[DIRECTION] Using the entries that follow, collect the lines where the word "JSON" appears.

[MATERIAL PROVIDED]

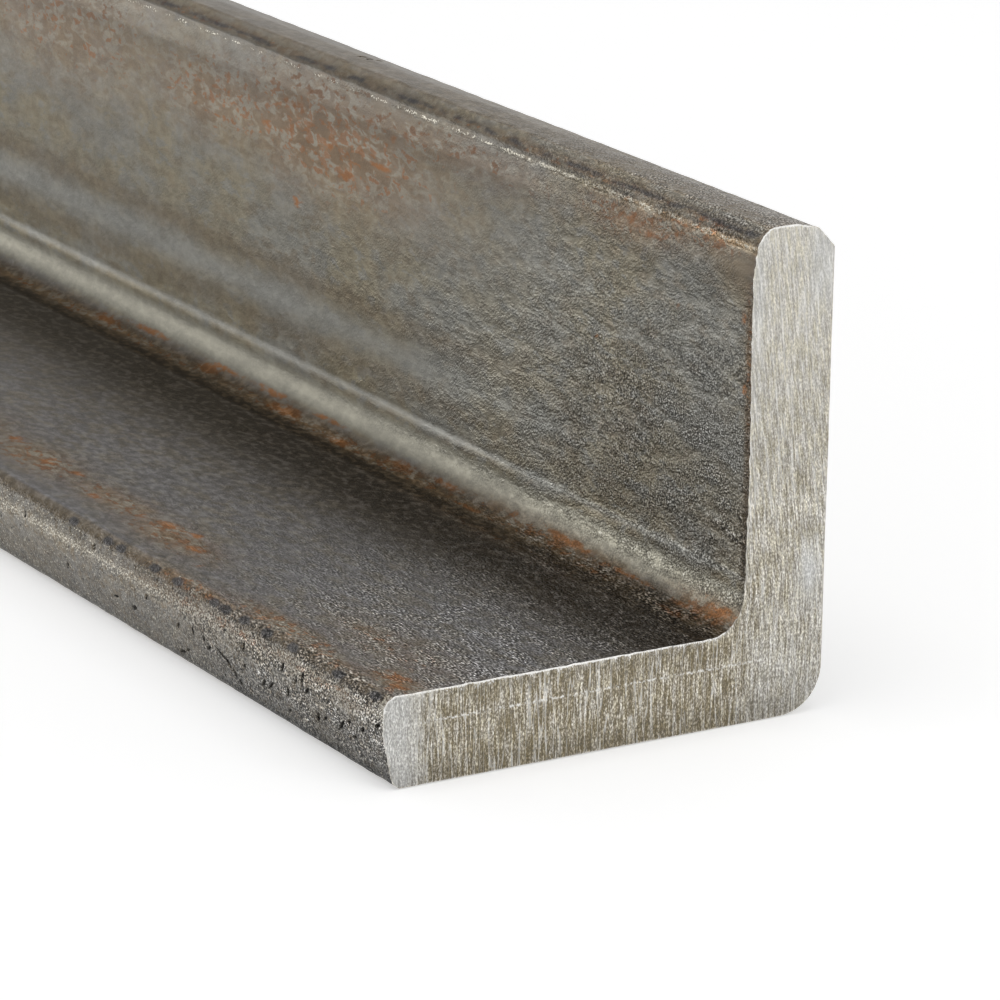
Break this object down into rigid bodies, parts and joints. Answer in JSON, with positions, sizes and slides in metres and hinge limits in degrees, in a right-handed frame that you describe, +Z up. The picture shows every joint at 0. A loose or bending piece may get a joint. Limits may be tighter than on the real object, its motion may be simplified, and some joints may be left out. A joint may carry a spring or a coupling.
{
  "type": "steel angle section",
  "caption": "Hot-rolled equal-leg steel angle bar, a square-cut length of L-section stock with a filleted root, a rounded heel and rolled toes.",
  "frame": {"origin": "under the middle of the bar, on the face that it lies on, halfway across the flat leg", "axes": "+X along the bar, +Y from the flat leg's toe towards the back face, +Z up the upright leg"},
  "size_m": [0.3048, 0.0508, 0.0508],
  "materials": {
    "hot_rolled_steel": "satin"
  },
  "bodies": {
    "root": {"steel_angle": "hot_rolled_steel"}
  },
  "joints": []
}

...

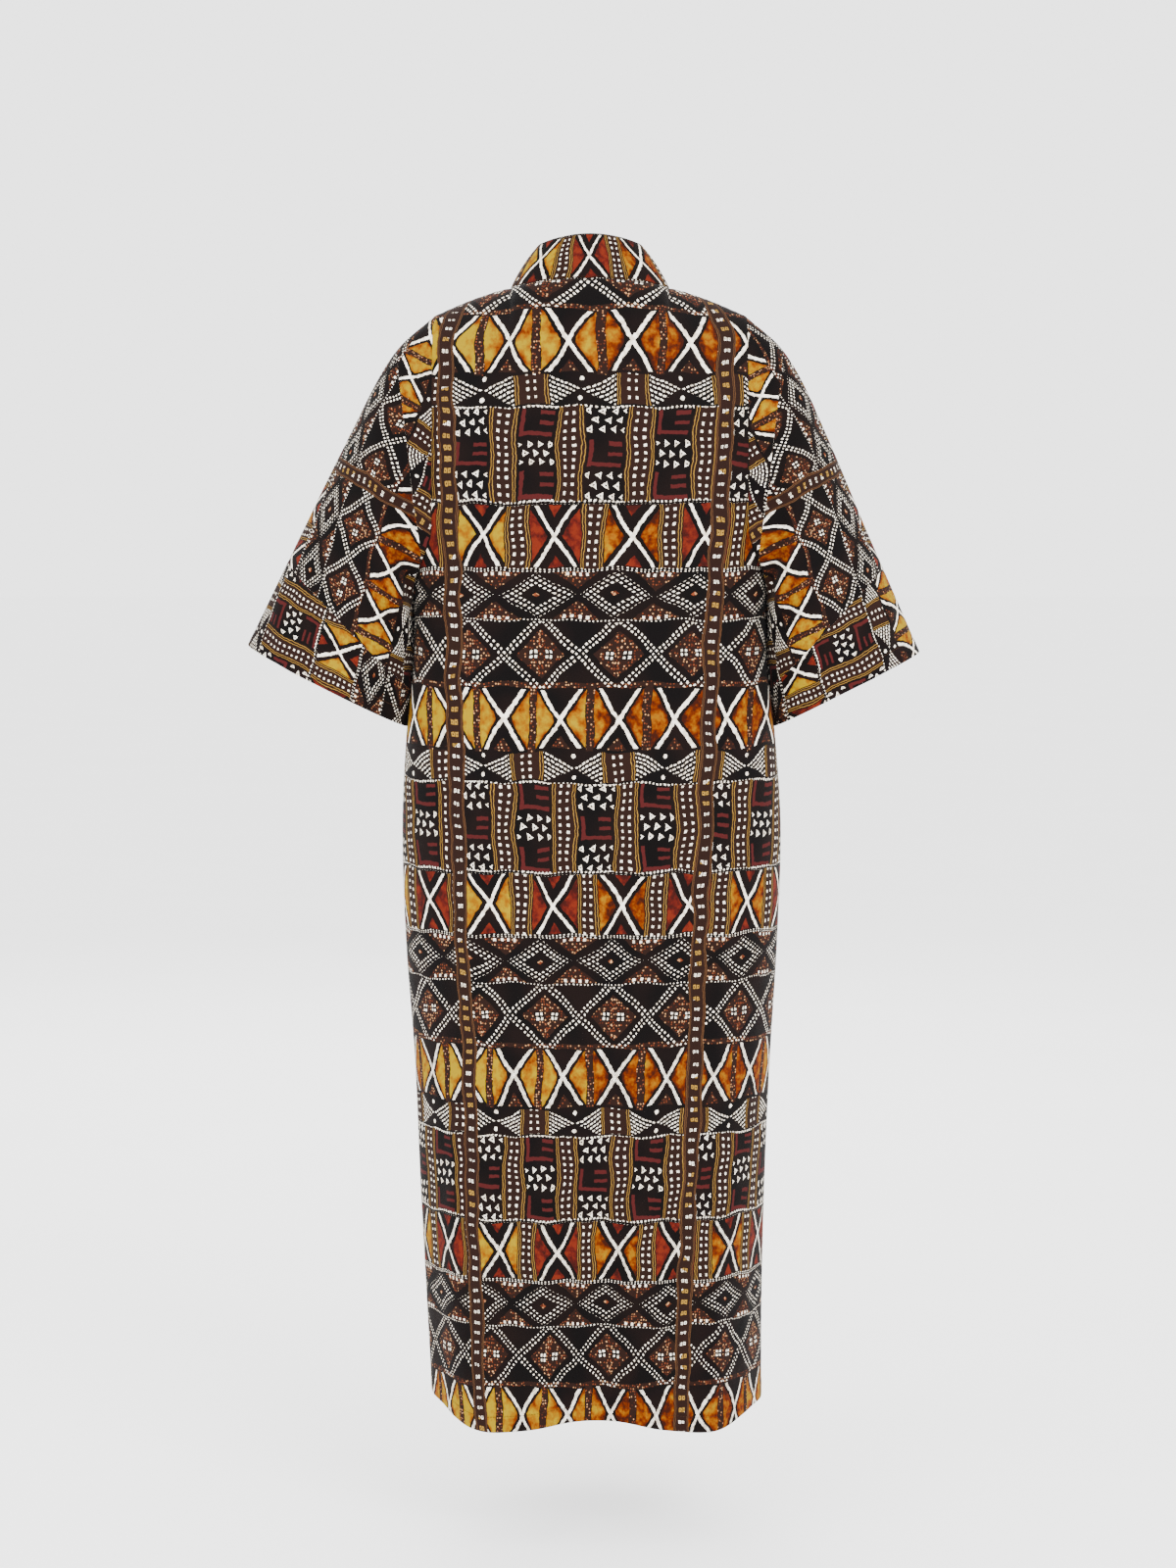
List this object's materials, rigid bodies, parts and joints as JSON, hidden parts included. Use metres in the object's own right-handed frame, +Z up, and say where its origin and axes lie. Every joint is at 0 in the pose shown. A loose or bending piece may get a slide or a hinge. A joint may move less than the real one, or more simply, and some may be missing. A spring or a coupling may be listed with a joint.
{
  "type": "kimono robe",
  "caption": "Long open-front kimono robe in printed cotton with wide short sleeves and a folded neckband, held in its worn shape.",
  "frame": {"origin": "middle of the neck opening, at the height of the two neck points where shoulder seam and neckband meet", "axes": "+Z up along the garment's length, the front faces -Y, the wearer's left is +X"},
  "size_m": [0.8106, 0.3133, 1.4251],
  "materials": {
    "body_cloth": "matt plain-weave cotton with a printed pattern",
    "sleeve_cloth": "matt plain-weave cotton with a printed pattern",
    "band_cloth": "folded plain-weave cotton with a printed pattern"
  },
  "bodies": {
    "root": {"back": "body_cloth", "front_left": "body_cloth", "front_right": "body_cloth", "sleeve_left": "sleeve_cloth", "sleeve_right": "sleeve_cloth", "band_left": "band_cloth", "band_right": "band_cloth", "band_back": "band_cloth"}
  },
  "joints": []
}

[RESPONSE TO THIS EXERCISE]
Break this object down into rigid bodies, parts and joints. Answer in JSON, with positions, sizes and slides in metres and hinge limits in degrees, in a right-handed frame that you describe, +Z up. The picture shows every joint at 0. A loose or bending piece may get a joint. Limits may be tighter than on the real object, its motion may be simplified, and some joints may be left out. A joint may carry a spring or a coupling.
List this object's materials, rigid bodies, parts and joints as JSON, hidden parts included. Use metres in the object's own right-handed frame, +Z up, and say where its origin and axes lie. Every joint is at 0 in the pose shown. A loose or bending piece may get a slide or a hinge. A joint may move less than the real one, or more simply, and some may be missing. A spring or a coupling may be listed with a joint.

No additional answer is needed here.